Carbon Nanofibers-Assembled Tungsten Oxide as Unique Hybrid Electrode Materials for High-Performance Symmetric Supercapacitors

It is crucial to balance the energy supply and demand of wearable and mobile electrical devices for their widespread applications. Supercapacitors have attracted increasing attentions in this field due to their unique advantages. This work studied the preparation of highly graphitized WO₃–CNFs as promising flexible electrode materials for fiber-shaped supercapacitors. Tungsten oxide, a prospective energy storage material owing to its n-type semiconductor property, was integrated with carbon nanofibers (CNFs) to synthesize nanostructured WO₃–CNFs through a combined electrospinning and hydrothermal method. A variety of amounts of ammonium metatungst (AMT) were screened and WO₃-RCNFs8 (8 mg AMT in 20 mL water) was proven to deliver the maximum specific capacitance (381.40 F g^–1 at 0.5 A g^–1), capacitance retention (up to 111.87% after 5000 cycles), and high-rate capability (58.68% retention in specific capacitance at 20 versus 0.3 A g^–1). A symmetric flexible solid-state supercapacitor (SFS) device was assembled using the as-prepared WO₃–CNFs8 as electrode materials. The maximum energy density of 4.28 Wh kg^–1 with a power density of 3356.90 W kg^–1 was achieved.
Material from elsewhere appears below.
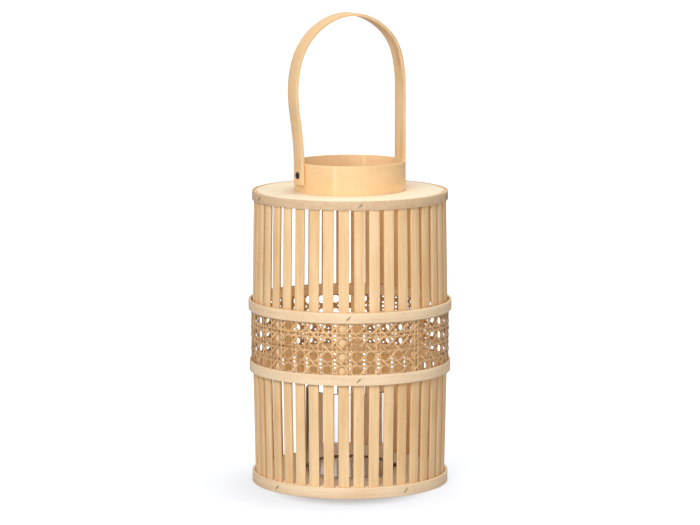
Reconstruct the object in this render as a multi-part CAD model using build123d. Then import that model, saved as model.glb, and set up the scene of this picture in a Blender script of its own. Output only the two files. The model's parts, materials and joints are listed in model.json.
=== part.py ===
from build123d import *
import math
import os

# Candle lantern: a barrel-shaped cage of bamboo slats between two discs, with a
# band of woven cane round its waist, a round collar on top, a bent strap handle
# that swings on two rivets, and a loose glass cylinder standing in the base.
# Millimetres. The origin is on the table under the cage's axis, +Z is up, and
# the handle's two rivets lie along X. The handle's bowed leg is on the -X side.

# ---- heights above the table ----
base_bottom_z = 2.0
floor_thick = 4.0
base_ring_thick = 3.8
bottom_hoop_height = 9.8
lower_hoop_z = 102.2
lower_hoop_height = 9.6
upper_hoop_z = 158.0
upper_hoop_height = 9.2
top_hoop_height = 8.3
top_disc_thick = 4.0
cage_height = 266.1
collar_rise = 26.3
slat_foot_z = 0.4
slat_head_below_disc_top = 0.6
slat_end_in_hoop = 1.0

# ---- the barrel shape: the slats' outer faces are widest at the upper hoop ----
cage_radius = 88.3
bottom_inset = 2.6
lower_hoop_inset = 0.3
top_inset = 1.7

# ---- slats and posts ----
slat_count = 40
slat_width = 9.3
slat_thick = 2.0
first_post_angle = 12.9
posts = 8
slats_between_posts = slat_count // posts - 1

# ---- hoops, discs and the cane band ----
bottom_hoop_thick = 2.5
lower_hoop_thick = 1.6
upper_hoop_thick = 2.4
top_hoop_thick = 1.6
inner_hoop_thick = 1.8
cane_thick = 1.1
cane_behind_hoop = 7.0
seat_gap = 0.10
bottom_hoop_gap = 0.4

# ---- glass cylinder, and the room it has in the recess and in the collar ----
glass_radius = 40.2
glass_height = 79.4
glass_wall = 2.2
glass_floor = 2.6
glass_foot_round = 1.8
glass_rim_round = 0.9
glass_gap_in_recess = 8.7
glass_gap_in_collar = 7.5

# ---- collar and rivets ----
collar_wall = 2.5
collar_hole_gap = 0.15
rivet_below_rim = 10.9
rivet_radius = 1.5
rivet_running_gap = 0.05
rivet_head_radius = 3.2
rivet_head_height = 1.3
rivet_side_gap = 0.10
washer_radius = 3.6
washer_thick = 0.8
rivet_tail_radius = 2.3
rivet_tail_height = 0.7

# ---- handle ----
handle_width = 16.0
handle_thick = 2.8
handle_gap = 0.25
handle_tail = 8.2
handle_rise = 142.6
crown_shift = 2.5
# Where the strap's middle line passes on its way over: how far inside the line of
# the straight lower leg, and how far below the crown. The bowed leg leans outwards.
bowed_side = [(-5.8, 66.6), (2.0, 30.7), (15.4, 13.9)]
straight_side = [(15.6, 16.4), (4.5, 34.5), (0.9, 51.6), (0.0, 74.6)]

# ---- hoop staples ----
staple_length = 5.0
staple_wire = 0.8
staple_proud = 0.45
staple_leg = 1.2
staple_lean = 45.0

# ---- worked out ----
floor_top_z = base_bottom_z + floor_thick
base_ring_top_z = floor_top_z + base_ring_thick
top_hoop_z = cage_height - top_hoop_height
disc_bottom_z = cage_height - top_disc_thick
collar_top_z = cage_height + collar_rise
pivot_z = collar_top_z - rivet_below_rim
crown_z = pivot_z + handle_rise
recess_radius = glass_radius + glass_gap_in_recess
collar_radius = glass_radius + glass_gap_in_collar + collar_wall
slat_pitch = 360.0 / slat_count
barrel = [
    (0.0, cage_radius - bottom_inset),
    (lower_hoop_z + lower_hoop_height / 2, cage_radius - lower_hoop_inset),
    (upper_hoop_z + upper_hoop_height / 2, cage_radius),
    (cage_height, cage_radius - top_inset),
]


def slat_face_radius(z):
    """Distance from the axis to the middle of a slat's outer face at height z."""
    for (z_low, r_low), (z_high, r_high) in zip(barrel, barrel[1:]):
        if z <= z_high:
            return r_low + (r_high - r_low) * (z - z_low) / (z_high - z_low)
    return barrel[-1][1]


def slat_corner_radius(z):
    """Distance from the axis to a slat's outer corner at height z."""
    return math.hypot(slat_face_radius(z), slat_width / 2)


def widest(z_low, z_high):
    """The widest that the ring of slats gets between two heights."""
    inside = [z for z, _ in barrel if z_low < z < z_high]
    return max(slat_corner_radius(z) for z in [z_low, *inside, z_high])


def narrowest_inside(z_low, z_high):
    """The least distance from the axis to a slat's inner face between two heights."""
    inside = [z for z, _ in barrel if z_low < z < z_high]
    return min(slat_face_radius(z) for z in [z_low, *inside, z_high]) - slat_thick


def tube(outer, inner, z_low, z_high):
    """A round tube about the Z axis."""
    bottom = (Align.CENTER, Align.CENTER, Align.MIN)
    height = z_high - z_low
    solid = Cylinder(outer, height, align=bottom) - Cylinder(inner, height, align=bottom)
    return Pos(0, 0, z_low) * solid


def disc(outer, z_low, z_high):
    """A plain round plate about the Z axis."""
    return Pos(0, 0, z_low) * Cylinder(outer, z_high - z_low, align=(Align.CENTER, Align.CENTER, Align.MIN))


def slat(z_low, z_high, angle):
    """One flat slat that follows the barrel shape from z_low to z_high."""
    kinks = [z for z, _ in barrel if z_low < z < z_high]
    heights = [z_low, *kinks, z_high]
    outside = [(slat_face_radius(z), z) for z in heights]
    inside = [(r - slat_thick, z) for r, z in reversed(outside)]
    side = make_face(Plane.XZ * Polyline(*outside, *inside, close=True))
    return Rot(0, 0, angle) * extrude(side, slat_width / 2, both=True)


def slat_group(z_low, z_high, post):
    """The slats that stand between one post and the next."""
    start = first_post_angle + post * slat_pitch * (slats_between_posts + 1)
    return [slat(z_low, z_high, start + slat_pitch * (i + 1)) for i in range(slats_between_posts)]


def handle_line():
    """The middle line of the bent strap, from one tail to the other, in the XZ plane."""
    leg_x = collar_radius + handle_gap + handle_thick / 2
    tail_z = pivot_z - handle_tail
    up_bowed = [(-leg_x + inside, 0, crown_z - below) for inside, below in bowed_side]
    down_straight = [(leg_x - inside, 0, crown_z - below) for inside, below in straight_side]
    crown = (crown_shift, 0, crown_z)
    arch = Spline(
        (-leg_x, 0, collar_top_z),
        *up_bowed,
        crown,
        *down_straight,
        tangents=[(0, 0, 1), (0, 0, -1)],
    )
    bowed_leg = Line((-leg_x, 0, tail_z), arch @ 0)
    straight_leg = Line(arch @ 1, (leg_x, 0, tail_z))
    return Wire([bowed_leg, arch, straight_leg])


def handle():
    """The bent strap with a running hole for a rivet through each leg."""
    line = handle_line()
    start = Plane(origin=line @ 0, x_dir=(1, 0, 0), z_dir=line % 0)
    strap = sweep(start * Rectangle(handle_thick, handle_width), path=line)
    bore = Pos(0, 0, pivot_z) * Rot(0, 90, 0) * Cylinder(rivet_radius + rivet_running_gap, 3 * collar_radius)
    return strap - bore


def collar():
    """The round neck, glued into the disc's hole, with a hole for each rivet."""
    neck = tube(collar_radius, collar_radius - collar_wall, disc_bottom_z, collar_top_z)
    bore = Pos(0, 0, pivot_z) * Rot(0, 90, 0) * Cylinder(rivet_radius, 3 * collar_radius)
    return neck - bore


def washer_face_x():
    """Where a flat washer first meets the collar's round inner wall."""
    return math.sqrt((collar_radius - collar_wall) ** 2 - washer_radius**2) - seat_gap


def rivet(side):
    """A domed rivet through one handle leg and the collar wall, spread over its washer inside."""
    head_x = collar_radius + handle_gap + handle_thick + rivet_side_gap
    tail_x = washer_face_x() - washer_thick
    along_x = Rot(0, 90, 0)
    button = Cylinder(rivet_head_radius, rivet_head_height)
    crown = button.edges().filter_by(GeomType.CIRCLE).group_by(Axis.Z)[-1]
    head = Pos(head_x + rivet_head_height / 2, 0, 0) * along_x * fillet(crown, 0.9 * rivet_head_height)
    shank = Pos((head_x + tail_x) / 2, 0, 0) * along_x * Cylinder(rivet_radius, head_x - tail_x)
    tail = Pos(tail_x - rivet_tail_height / 2, 0, 0) * along_x * Cylinder(rivet_tail_radius, rivet_tail_height)
    solid = Pos(0, 0, pivot_z) * (head + shank + tail)
    return Rot(0, 0, 180) * solid if side == "left" else solid


def rivet_washer(side):
    """The flat washer between the collar's inner wall and a rivet's spread tail."""
    ring = Cylinder(washer_radius, washer_thick) - Cylinder(rivet_radius, washer_thick)
    solid = Pos(washer_face_x() - washer_thick / 2, 0, pivot_z) * Rot(0, 90, 0) * ring
    return Rot(0, 0, 180) * solid if side == "left" else solid


def glass_cylinder():
    """A straight-sided glass with a thick floor, a rounded foot and a rounded rim."""
    solid = disc(glass_radius, 0, glass_height) - disc(glass_radius - glass_wall, glass_floor, glass_height)
    foot = solid.edges().filter_by(GeomType.CIRCLE).group_by(Axis.Z)[0]
    solid = fillet(foot, glass_foot_round)
    rim = solid.edges().filter_by(GeomType.CIRCLE).group_by(Axis.Z)[-1]
    solid = fillet(rim, min(glass_rim_round, 0.45 * glass_wall))
    return Pos(0, 0, floor_top_z) * solid


def staple(radius, z, angle):
    """One staple: a short leaning crown that lies on a hoop, with two legs driven into it."""
    depth = staple_proud + staple_leg
    crown = Pos(staple_proud / 2, 0, 0) * Box(staple_proud, staple_wire, staple_length)
    leg_z = staple_length / 2 - staple_wire / 2
    legs = [Pos(staple_proud - depth / 2, 0, s * leg_z) * Box(depth, staple_wire, staple_wire) for s in (-1, 1)]
    solid = crown + legs[0] + legs[1]
    return Rot(0, 0, angle) * Pos(radius, 0, z) * Rot(-staple_lean, 0, 0) * solid


# ---- rings that follow the slats ----
base_radius = narrowest_inside(slat_foot_z, base_ring_top_z) - seat_gap
disc_radius = narrowest_inside(disc_bottom_z, cage_height) - seat_gap
bottom_hoop_inner = widest(slat_foot_z, bottom_hoop_height) + bottom_hoop_gap
top_hoop_inner = widest(top_hoop_z, cage_height) + seat_gap
cane_z = lower_hoop_z + lower_hoop_height - cane_behind_hoop
cane_top_z = upper_hoop_z + cane_behind_hoop
cane_inner = widest(lower_hoop_z, upper_hoop_z + upper_hoop_height) + seat_gap
cane_outer = cane_inner + cane_thick
mid_hoop_inner = cane_outer + seat_gap
lower_inner_hoop_outer = narrowest_inside(lower_hoop_z, lower_hoop_z + lower_hoop_height) - seat_gap
upper_inner_hoop_outer = narrowest_inside(upper_hoop_z, upper_hoop_z + upper_hoop_height) - seat_gap

bottom_hoop_outer = bottom_hoop_inner + bottom_hoop_thick
lower_hoop_outer = mid_hoop_inner + lower_hoop_thick
upper_hoop_outer = mid_hoop_inner + upper_hoop_thick
top_hoop_outer = top_hoop_inner + top_hoop_thick

lower_hoop_top = lower_hoop_z + lower_hoop_height
upper_hoop_top = upper_hoop_z + upper_hoop_height
slat_head_z = cage_height - slat_head_below_disc_top

nodes = {
    "base_floor": disc(base_radius, base_bottom_z, floor_top_z),
    "base_ring": tube(base_radius, recess_radius, floor_top_z, base_ring_top_z),
    "bottom_hoop": tube(bottom_hoop_outer, bottom_hoop_inner, 0, bottom_hoop_height),
    "lower_hoop": tube(lower_hoop_outer, mid_hoop_inner, lower_hoop_z, lower_hoop_top),
    "upper_hoop": tube(upper_hoop_outer, mid_hoop_inner, upper_hoop_z, upper_hoop_top),
    "top_hoop": tube(top_hoop_outer, top_hoop_inner, top_hoop_z, cage_height),
    "lower_inner_hoop": tube(
        lower_inner_hoop_outer,
        lower_inner_hoop_outer - inner_hoop_thick,
        lower_hoop_z,
        lower_hoop_top,
    ),
    "upper_inner_hoop": tube(
        upper_inner_hoop_outer,
        upper_inner_hoop_outer - inner_hoop_thick,
        upper_hoop_z,
        upper_hoop_top,
    ),
    "cane_band": tube(cane_outer, cane_inner, cane_z, cane_top_z),
    "top_disc": tube(disc_radius, collar_radius + collar_hole_gap, disc_bottom_z, cage_height),
    "collar": collar(),
    "handle": handle(),
    "glass_cylinder": glass_cylinder(),
}

for side in ("left", "right"):
    nodes[f"rivet_{side}"] = rivet(side)
    nodes[f"rivet_washer_{side}"] = rivet_washer(side)

for post in range(posts):
    angle = first_post_angle + post * slat_pitch * (slats_between_posts + 1)
    number = post + 1
    nodes[f"post_{number}"] = slat(slat_foot_z, slat_head_z, angle)
    lower_end = lower_hoop_top - slat_end_in_hoop
    upper_end = upper_hoop_z + slat_end_in_hoop
    nodes[f"lower_slats_{number}"] = Compound(children=slat_group(slat_foot_z, lower_end, post))
    nodes[f"upper_slats_{number}"] = Compound(children=slat_group(upper_end, slat_head_z, post))

# Staples lie on the middle of each hoop: outer radius, height, first angle, turn to the next, how many.
staple_rows = [
    (bottom_hoop_outer, bottom_hoop_height / 2, 194.5, 81.0, 4),
    (lower_hoop_outer, lower_hoop_z + lower_hoop_height / 2, 246.4, 120.0, 3),
    (upper_hoop_outer, upper_hoop_z + upper_hoop_height / 2, 240.8, 120.0, 3),
    (top_hoop_outer, top_hoop_z + top_hoop_height / 2, 247.5, 72.0, 5),
]
staples = []
for radius, z, first, turn, count in staple_rows:
    staples += [staple(radius, z, first + turn * i) for i in range(count)]
nodes["hoop_staples"] = Compound(children=staples)

os.makedirs("parts", exist_ok=True)
for name, shape in nodes.items():
    export_step(shape, f"parts/{name}.step")

print("handle strap length", round(handle_line().length, 1))
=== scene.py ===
import json
import math
import random
from contextlib import contextmanager

import bmesh
import bpy
from mathutils import Matrix, Vector

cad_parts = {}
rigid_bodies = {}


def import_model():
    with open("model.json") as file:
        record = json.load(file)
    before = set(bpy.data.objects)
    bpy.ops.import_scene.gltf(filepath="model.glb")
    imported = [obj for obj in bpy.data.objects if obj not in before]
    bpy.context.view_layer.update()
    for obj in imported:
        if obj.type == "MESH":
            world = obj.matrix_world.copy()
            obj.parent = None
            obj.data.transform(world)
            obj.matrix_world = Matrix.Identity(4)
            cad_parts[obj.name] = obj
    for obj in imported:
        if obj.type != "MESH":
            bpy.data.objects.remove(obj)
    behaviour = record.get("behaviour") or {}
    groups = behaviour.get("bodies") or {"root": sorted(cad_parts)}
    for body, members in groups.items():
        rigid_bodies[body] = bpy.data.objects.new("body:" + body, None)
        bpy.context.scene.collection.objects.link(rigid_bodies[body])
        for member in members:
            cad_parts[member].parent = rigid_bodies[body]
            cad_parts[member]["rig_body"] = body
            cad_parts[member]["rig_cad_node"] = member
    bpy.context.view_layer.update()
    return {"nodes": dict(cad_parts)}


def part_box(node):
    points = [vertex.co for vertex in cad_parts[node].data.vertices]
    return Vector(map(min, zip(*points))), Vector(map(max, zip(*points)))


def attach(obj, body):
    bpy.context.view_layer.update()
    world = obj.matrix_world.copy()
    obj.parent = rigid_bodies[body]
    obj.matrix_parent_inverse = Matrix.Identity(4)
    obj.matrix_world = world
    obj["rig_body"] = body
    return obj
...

The superior electrochemical performances can be explained by the synergistic effect of the n-type semiconductor property of WO₃ and the excellent charge transfer ability of CNFs, which could attract more charges into the electrode throughout charging state and release them rapidly during the discharging state. The n-type semiconductor enhanced the electrochemical behavior of CNFs and played a vital role in achieving high specific capacitance. The new procedure of preparing flexible electrode materials with enhanced charge storage/release capacity was investigated, which is chiefly essential for superior-performance energy storage devices.